THE TASK |
Return every entry exactly as written.

SUPPLIED MATERIAL |
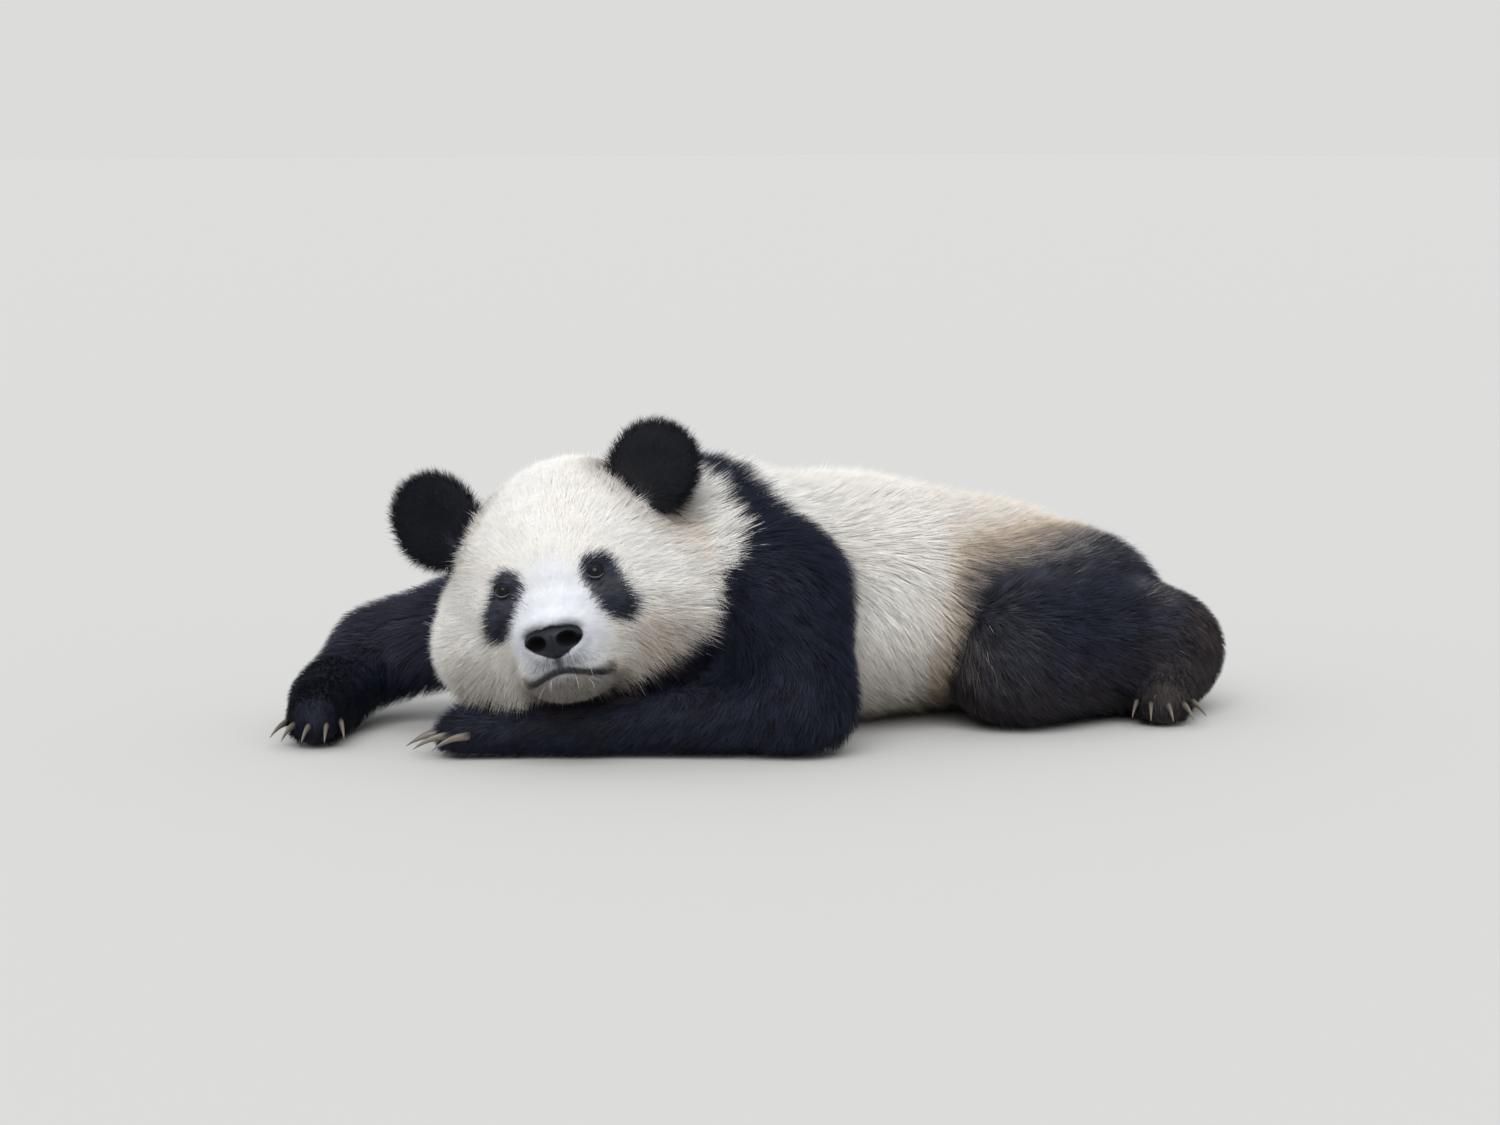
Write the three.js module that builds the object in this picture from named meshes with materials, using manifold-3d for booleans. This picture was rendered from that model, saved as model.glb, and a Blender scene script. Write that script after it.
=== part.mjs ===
// A life-size giant panda lying on its belly, chin on its folded left foreleg, head turned to its left.
// Millimetres, +Z up, the floor at z = 0. The trunk runs along +Y: the animal faces -Y, its left is +X.
// The solids reach out to the tips of the coat. The body is one blended form, parted by thin cuts.
import * as THREE from "three";
import { mergeVertices } from "three/addons/utils/BufferGeometryUtils.js";
import Module from "manifold-3d";

const wasm = await Module();
wasm.setup();

const sides = { left: 1, right: -1 };
const cutGap = 1; // between neighbouring nodes
const at = (x, y, z) => new THREE.Vector3(x, y, z);
const degrees = THREE.MathUtils.degToRad;

// ---------------------------------------- driving dimensions
const headHeight = 200; // of the middle of the head above the floor
const headTurn = 41; // degrees towards the animal's left
const headLift = 6; // nose up
const headTilt = 12.5; // crown towards the animal's right

const earThickness = 25;
const earSizes = {
  left: { out: 140, up: 136, width: 62, height: 66 },
  right: { out: 148, up: 125, width: 63, height: 73 },
};

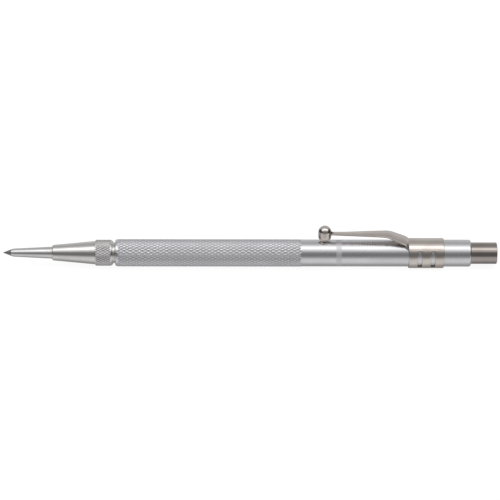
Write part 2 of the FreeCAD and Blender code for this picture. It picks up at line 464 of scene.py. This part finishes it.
stud_front, stud_rear = span("chuck_body")
STUD_THREAD_RADIUS = reach("chuck_body")
STUD_THREAD_REAR = 32.3
STUD_NECK_RADIUS = 3.05
STUD_BORE_RADIUS = 2.35
STUD_SHOULDER = 38.0
STUD_SHANK_HOLE_RADIUS = 1.95
STUD_LEAD = 0.25
STUD_RUN_OUT = 0.05
STUD_THREAD_DEPTH = 0.22

nut_front, nut_rear = span("chuck_nut")
NUT_RIM_RADIUS = reach("chuck_nut")
NUT_NOSE_RADIUS = 2.28
NUT_NOSE_CORNER = 0.33
NUT_TAPER_RADIUS = 3.46
NUT_RIM_FRONT = 27.35
NUT_RIM_EDGE_RADIUS = NUT_RIM_RADIUS - 0.04
NUT_KNURL_FRONT = 27.62
NUT_KNURL_REAR = 31.8
NUT_CHAMFER_FRONT = 31.95
NUT_REAR_RADIUS = 3.40
NUT_KNURL_STARTS = 28
NUT_KNURL_ROWS = 6
NUT_KNURL_DEPTH = 0.15
NUT_HOLE_RADIUS = 1.95
NUT_CONE_FRONT, NUT_CONE_REAR = 18.0, 20.6
NUT_BORE_RADIUS = 2.36
NUT_THREAD_FRONT = 27.9
NUT_THREAD_REAR = nut_rear - 0.2
NUT_THREAD_RADIUS = 3.12
NUT_THREAD_DEPTH = 0.1
NUT_THREAD_LEAD = 0.4
NUT_MOUTH_LENGTH, NUT_MOUTH_FLARE = 0.15, 0.08
NUT_RIM_CORNER = 0.12
NUT_REAR_CORNER = 0.08

stem_front, stem_rear = span("point_stem")
STEM_SHANK_RADIUS = reach("point_stem")
STEM_FRONT_RADIUS = 1.04
STEM_CHAMFER_REAR, STEM_CHAMFER_RADIUS = 3.3, 1.22
STEM_WAIST, STEM_WAIST_RADIUS = 14.3, 1.76
STEM_SHANK_FRONT = 16.0
STEM_BLEND = 1.0
STEM_CHAMFER_EASE = 0.3
STEM_REAR_CHAMFER = 0.3
STEM_FRONT_EDGE = 0.02

carbide_front, carbide_rear = span("carbide_tip")
CARBIDE_RADIUS = reach("carbide_tip")
CARBIDE_CONE_REAR = 2.35
CARBIDE_POINT_RADIUS = 0.05

# The point is rounded through a place this far back from its tip, at this share of its radius.
CARBIDE_NOSE_BACK, CARBIDE_NOSE_SHARE = 0.01, 0.6


# ---------------------------------------------------------------------------------------------
# Turned pieces
# ---------------------------------------------------------------------------------------------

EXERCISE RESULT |
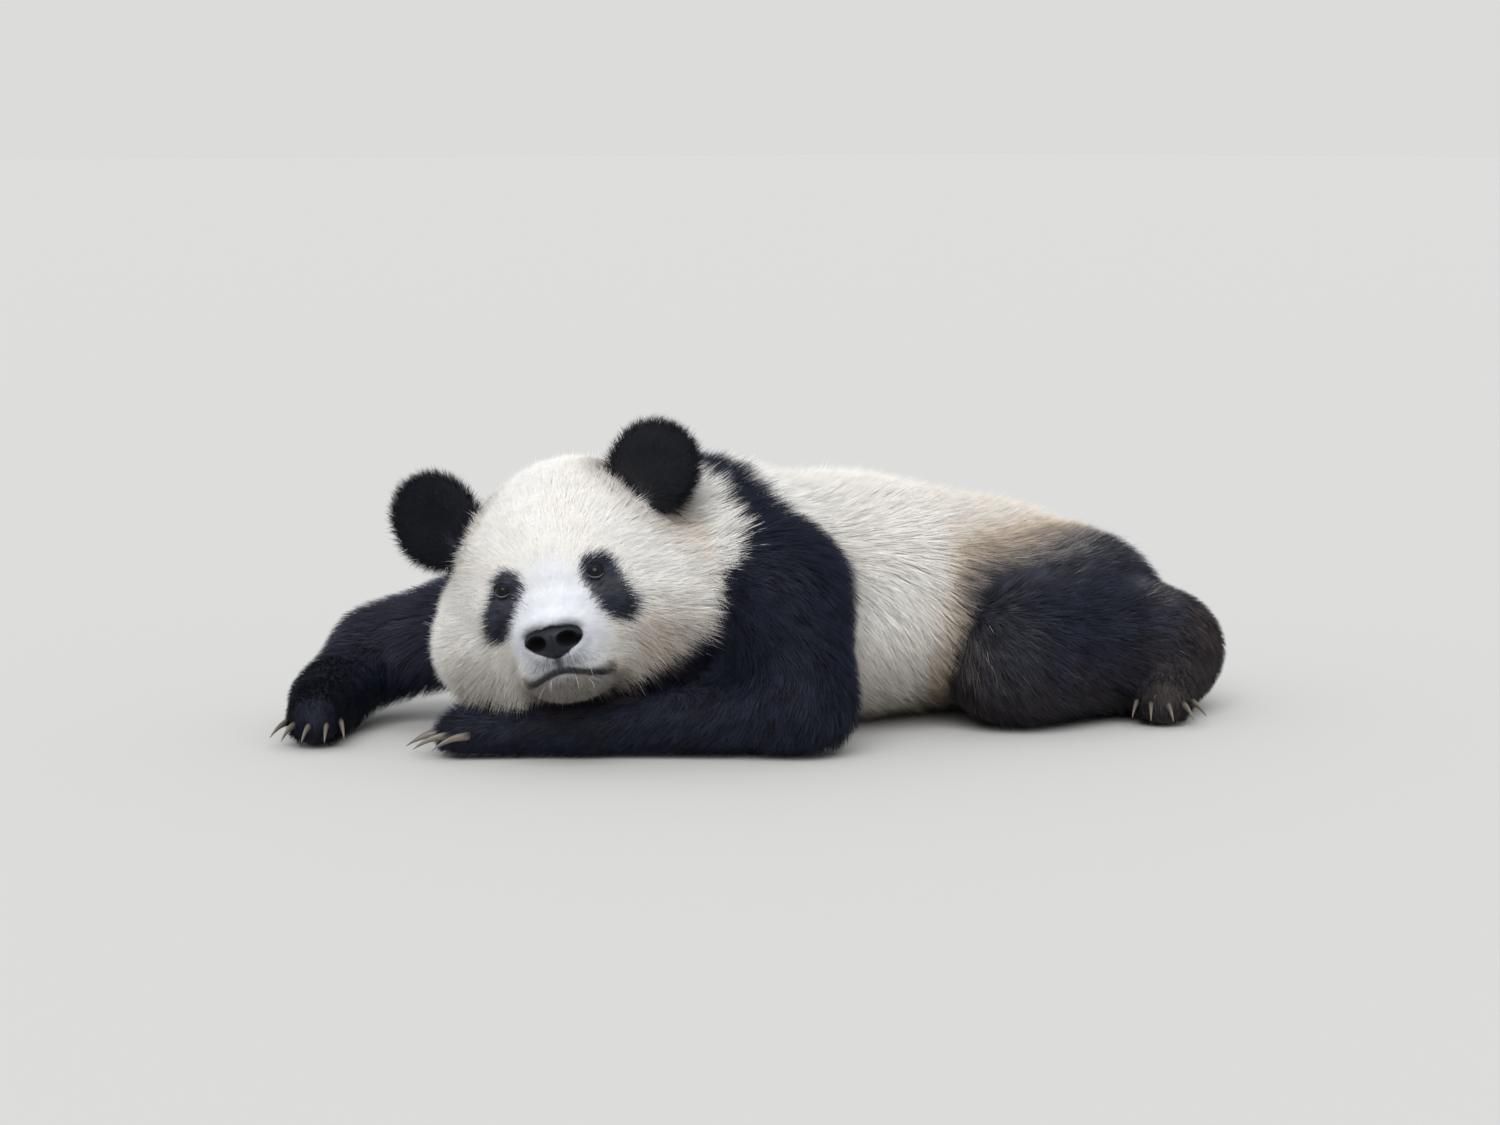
Write the three.js module that builds the object in this picture from named meshes with materials, using manifold-3d for booleans. This picture was rendered from that model, saved as model.glb, and a Blender scene script. Write that script after it.
=== part.mjs ===
// A life-size giant panda lying on its belly, chin on its folded left foreleg, head turned to its left.
// Millimetres, +Z up, the floor at z = 0. The trunk runs along +Y: the animal faces -Y, its left is +X.
// The solids reach out to the tips of the coat. The body is one blended form, parted by thin cuts.
import * as THREE from "three";
import { mergeVertices } from "three/addons/utils/BufferGeometryUtils.js";
import Module from "manifold-3d";

const wasm = await Module();
wasm.setup();

const sides = { left: 1, right: -1 };
const cutGap = 1; // between neighbouring nodes
const at = (x, y, z) => new THREE.Vector3(x, y, z);
const degrees = THREE.MathUtils.degToRad;

// ---------------------------------------- driving dimensions
const headHeight = 200; // of the middle of the head above the floor
const headTurn = 41; // degrees towards the animal's left
const headLift = 6; // nose up
const headTilt = 12.5; // crown towards the animal's right

const earThickness = 25;
const earSizes = {
  left: { out: 140, up: 136, width: 62, height: 66 },
  right: { out: 148, up: 125, width: 63, height: 73 },
};

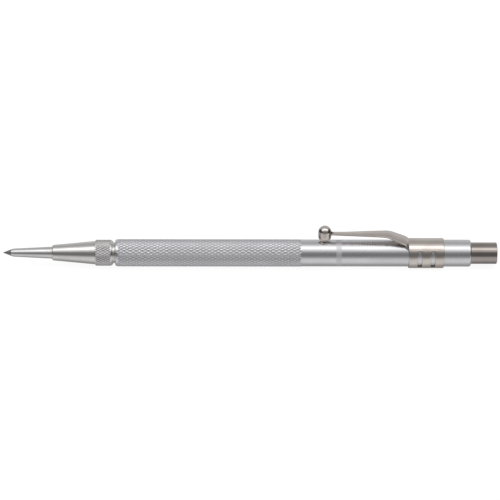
Write part 2 of the FreeCAD and Blender code for this picture. It picks up at line 464 of scene.py. This part finishes it.
stud_front, stud_rear = span("chuck_body")
STUD_THREAD_RADIUS = reach("chuck_body")
STUD_THREAD_REAR = 32.3
STUD_NECK_RADIUS = 3.05
STUD_BORE_RADIUS = 2.35
STUD_SHOULDER = 38.0
STUD_SHANK_HOLE_RADIUS = 1.95
STUD_LEAD = 0.25
STUD_RUN_OUT = 0.05
STUD_THREAD_DEPTH = 0.22

nut_front, nut_rear = span("chuck_nut")
NUT_RIM_RADIUS = reach("chuck_nut")
NUT_NOSE_RADIUS = 2.28
NUT_NOSE_CORNER = 0.33
NUT_TAPER_RADIUS = 3.46
NUT_RIM_FRONT = 27.35
NUT_RIM_EDGE_RADIUS = NUT_RIM_RADIUS - 0.04
NUT_KNURL_FRONT = 27.62
NUT_KNURL_REAR = 31.8
NUT_CHAMFER_FRONT = 31.95
NUT_REAR_RADIUS = 3.40
NUT_KNURL_STARTS = 28
NUT_KNURL_ROWS = 6
NUT_KNURL_DEPTH = 0.15
NUT_HOLE_RADIUS = 1.95
NUT_CONE_FRONT, NUT_CONE_REAR = 18.0, 20.6
NUT_BORE_RADIUS = 2.36
NUT_THREAD_FRONT = 27.9
NUT_THREAD_REAR = nut_rear - 0.2
NUT_THREAD_RADIUS = 3.12
NUT_THREAD_DEPTH = 0.1
NUT_THREAD_LEAD = 0.4
NUT_MOUTH_LENGTH, NUT_MOUTH_FLARE = 0.15, 0.08
NUT_RIM_CORNER = 0.12
NUT_REAR_CORNER = 0.08

stem_front, stem_rear = span("point_stem")
STEM_SHANK_RADIUS = reach("point_stem")
STEM_FRONT_RADIUS = 1.04
STEM_CHAMFER_REAR, STEM_CHAMFER_RADIUS = 3.3, 1.22
STEM_WAIST, STEM_WAIST_RADIUS = 14.3, 1.76
STEM_SHANK_FRONT = 16.0
STEM_BLEND = 1.0
STEM_CHAMFER_EASE = 0.3
STEM_REAR_CHAMFER = 0.3
STEM_FRONT_EDGE = 0.02

carbide_front, carbide_rear = span("carbide_tip")
CARBIDE_RADIUS = reach("carbide_tip")
CARBIDE_CONE_REAR = 2.35
CARBIDE_POINT_RADIUS = 0.05

# The point is rounded through a place this far back from its tip, at this share of its radius.
CARBIDE_NOSE_BACK, CARBIDE_NOSE_SHARE = 0.01, 0.6


# ---------------------------------------------------------------------------------------------
# Turned pieces
# ---------------------------------------------------------------------------------------------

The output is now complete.